What is your childhood trauma?

Cordelia ,'Lessons'


The Great Write Way, Chapter Two: Twice upon a time...  

A place for Buffistas to discuss, beta and otherwise deal and dish on their non-fan fiction projects.


Zenkitty - Feb 15, 2006 4:22:00 pm PST #5476 of 10001
Every now and then, I think I might actually be a little odd.

Fantastic, Jilli!


§ ita § - Feb 15, 2006 8:27:48 pm PST #5477 of 10001
Well not canonically, no, but this is transformative fiction.

Rock on, Jilli!


Liese S. - Feb 16, 2006 5:20:34 am PST #5478 of 10001
"Faded like the lilac, he thought."

Congratulations, Jilli! That's fantastic!


Aims - Feb 16, 2006 8:45:42 am PST #5479 of 10001
Shit's all sorts of different now.

Camouflage

They are my world. I could never leave them. They are what completes me.

And yet, there you are. Just out of reach, never to be had. It doesn’t stop me from trying. In my own little world, we are in love, we have the passion we’ve always yearned for but have never experienced. In my mind, I am everything to you that I am not to myself.

But it will never be; it can never be.

So, I hide.

In a bundle of computer chips and family anecdotes.

Because I don’t know what I would do if you really saw me.


Scrappy - Feb 16, 2006 8:47:03 am PST #5480 of 10001
Life moves pretty fast.
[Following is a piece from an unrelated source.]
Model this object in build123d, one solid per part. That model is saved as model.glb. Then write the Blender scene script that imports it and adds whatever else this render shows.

You don't stop and look around once in a while, you could miss it.

Hooray, Jilli!!!!!! SO very cool and totally deserved.
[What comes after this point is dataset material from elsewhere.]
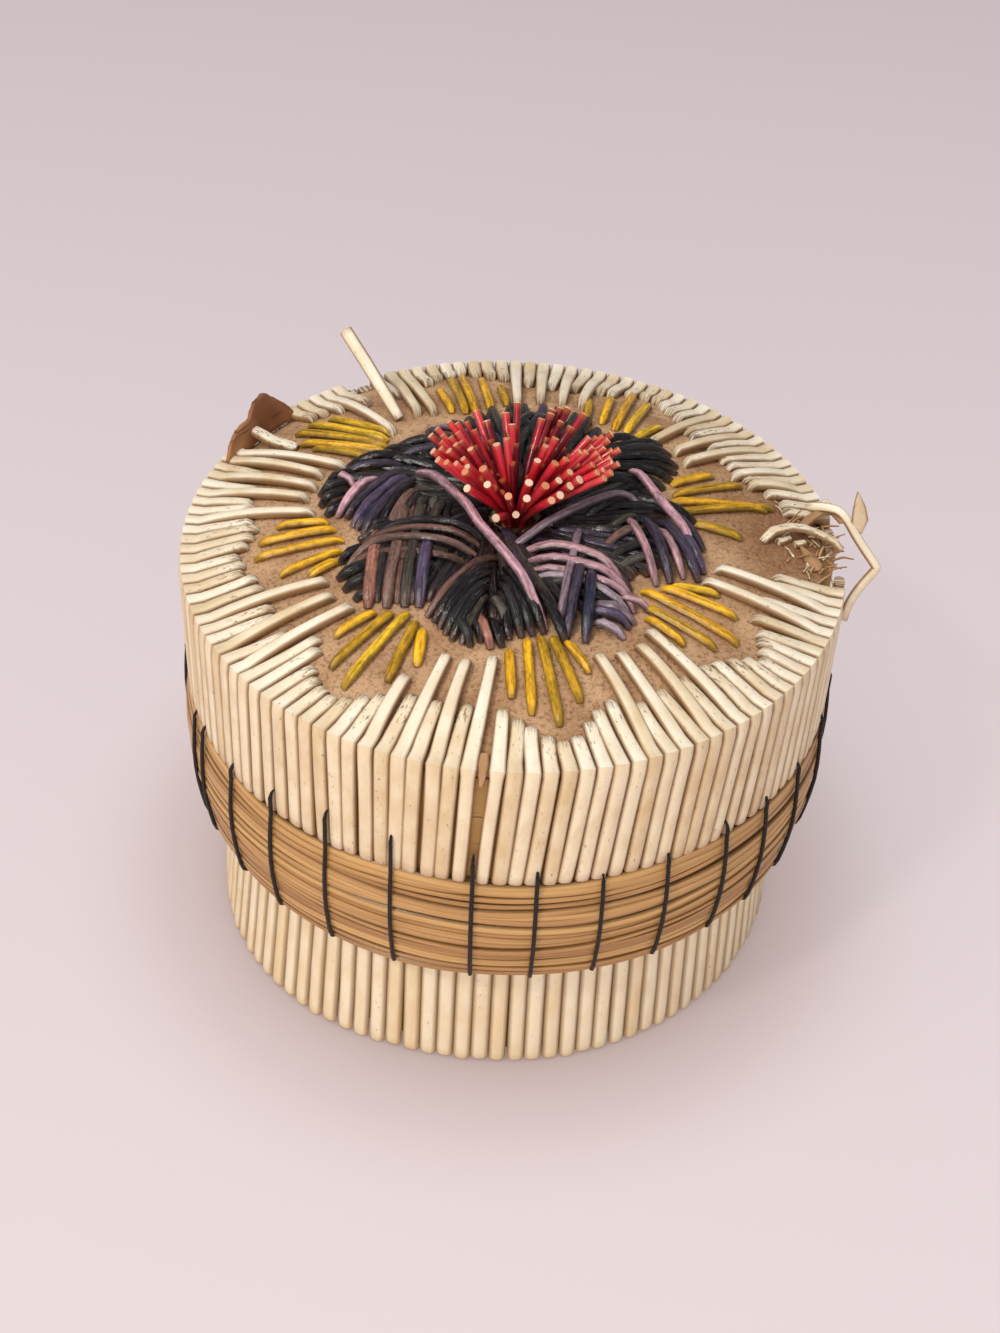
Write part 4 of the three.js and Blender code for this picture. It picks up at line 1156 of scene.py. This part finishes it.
def packedQuills(lobe, picks):
    guides = []
    middle = packing["lobes"][lobe]
    for lift, slant in zip(packing["lifts"], (packing["slant"], -packing["slant"])):
        for k in range(packing["perLayer"]):
            aside = (k / (packing["perLayer"] - 1) * 2 - 1) * packing["reach"] + eitherWay(picks, 1)
            share = min(1, abs(aside) / packing["reach"]) ** 2
            outer = packing["outers"][lobe] - packing["drawnIn"] * share
            outer += eitherWay(picks, packing["outerStray"])
            inner = packing["inner"] + picks.uniform(0, packing["innerStray"])
            degrees = middle + aside
            lean = slant + eitherWay(picks, packing["slantStray"])
            route = straighter(((inner, degrees + lean * 2), ((inner + outer) / 2, degrees + lean * 0.8),
                                (outer, degrees)), 1)
            width = packing["width"] * picks.uniform(0.85, 1.1)
            guides.append(diveGuide(route, lift + eitherWay(picks, 0.1), width, flowerThick,
                                    picks.random(), dyes[picks.choice(packing["dyes"])],
                                    bluntOuter=flowerBlunt))
    return guides


def makeFlower():
    picks = random.Random(31)
    for node, quills in flower.items():
        guides = packedQuills(int(node[-1]) - 1, picks) if node.startswith("flower_lobe") else []
        for dye, layer, width, *flat in quills:
            route = list(zip(flat[::2], flat[1::2]))
            unwound = route[:1]
            for radius, degrees in route[1:]:
                unwound.append((radius, nearest(degrees, unwound[-1][1])))
            if node.startswith("flower_lobe"):
                unwound = straighter(unwound, flowerStraight)
            lift = layerLifts[layer] + eitherWay(picks, 0.1)
            thick = flowerThick * min(1, width / 1.4)
            guides.append(diveGuide(unwound, lift, width, thick, picks.random(), dyes[dye],
                                    dive=1.4 + lift * 1.9, bluntOuter=flowerBlunt))
        name = flowerNames.get(node, node.replace("flower_lobe", "dark_quills"))
        piece = sweep(name, guides, colouredQuill, squareness=2.1, wander=0.12, wanderLength=7, seed=4)
        fit(piece, "lid", flowerSlots.get(node, "dark_quill"), node)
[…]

§ ita § - Feb 16, 2006 8:56:04 am PST #5481 of 10001
Well not canonically, no, but this is transformative fiction.

I haven't done this in a while, and meant to do something totally unrelated to myself, but...what can you do?

Camouflage

When the silk falls aside (it always does) you will see what I cannot hide, merely postpone. You may wonder at the bruises, and you may wonder at the bruiser. How will you react?
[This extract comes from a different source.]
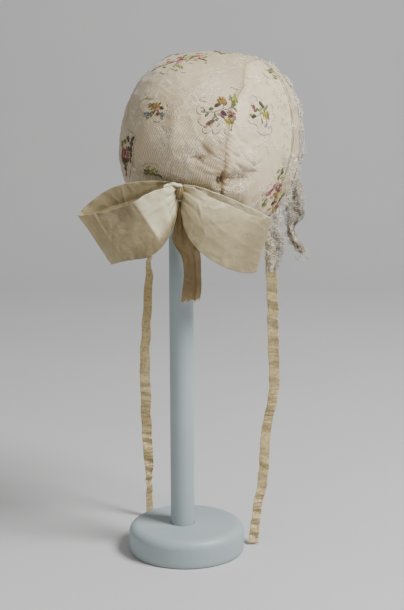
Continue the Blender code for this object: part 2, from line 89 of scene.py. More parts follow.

If you look past the bruises, accept them, soon you will see past the rings and the bracelets and notice hands that have learnt to kill, past the shiny shoes to feet that strike to the head.

Beneath my shirt lie rectus abdominis, obliques, and latissimus dorsi as well as the breasts you seek.

You will accept what's underneath, because you are the same, but unhidden.


Aims - Feb 16, 2006 8:59:12 am PST #5482 of 10001
Shit's all sorts of different now.

Nice, ita.


Connie Neil - Feb 16, 2006 10:00:29 am PST #5483 of 10001
brillig

drabble

Five foot two, eyes of blue. Clear, fair skin, naturally curly red hair, big tits. Seems like a win on nature's lottery.

My mother frowns at my new black, well-fitting sweater. "It's too tight." I go through a crosswalk. "Nice tits!" yells the kid out of his car window as his buddies snicker and others turn to look. The pickup driver slows down, honks and leers. Two guys walk towards me, elbowing each other. "My buddy likes your tits," one grins.

Food doesn't leer, doesn't give the old up-and-down look. Baggy clothes are very comfortable. People look away from fat women, and a taste of my snark stops cruel remarks in their tracks.

Having experienced both, I'd rather be respected than admired.


Liese S. - Feb 16, 2006 11:01:15 am PST #5484 of 10001
"Faded like the lilac, he thought."

lesson one

This is what you do.

This is concealer, to hide your grandmother's freckles.

Here is foundation. It doesn't match your skin tone, so blend well.

Cheekbones are fine; make sure your blush is rosy.

Now, apply lipstick just inside your lip line.

Dark eyeliner, but only around the top two-thirds and bottom third, to make your eyes look bigger.

Monochromatic eyeshadow so no one will notice your epicanthic fold.

Nothing we can do about your profile, though. But for now, that'll do.

I accept it, because it is only intended to make me beautiful. Just as the other girls do.


deborah grabien - Feb 16, 2006 1:34:51 pm PST #5485 of 10001
It really doesn't matter. It's just an opinion. Don't worry about it. Not worth the hassle.

Damn, there are some good drabbles in here.

However Much I Squirm

Pete Townshend nailed it.

It's there in the song lyric. Here I am, here I stand, officially good at what I do.

Dish me out another tailor-made compliment, tell me about some destiny I can't prevent

I write books. I cook. I fear remarkably little. That part's good.

conscience going on at me and on at me

Then there's that empty space in the middle, what I had, tossed, lost.

I just can't face my failure, I'm nothing but a well-fucked sailor

Watch me hide. Watch me melt into the big myth. Pete was right: there aint no way out.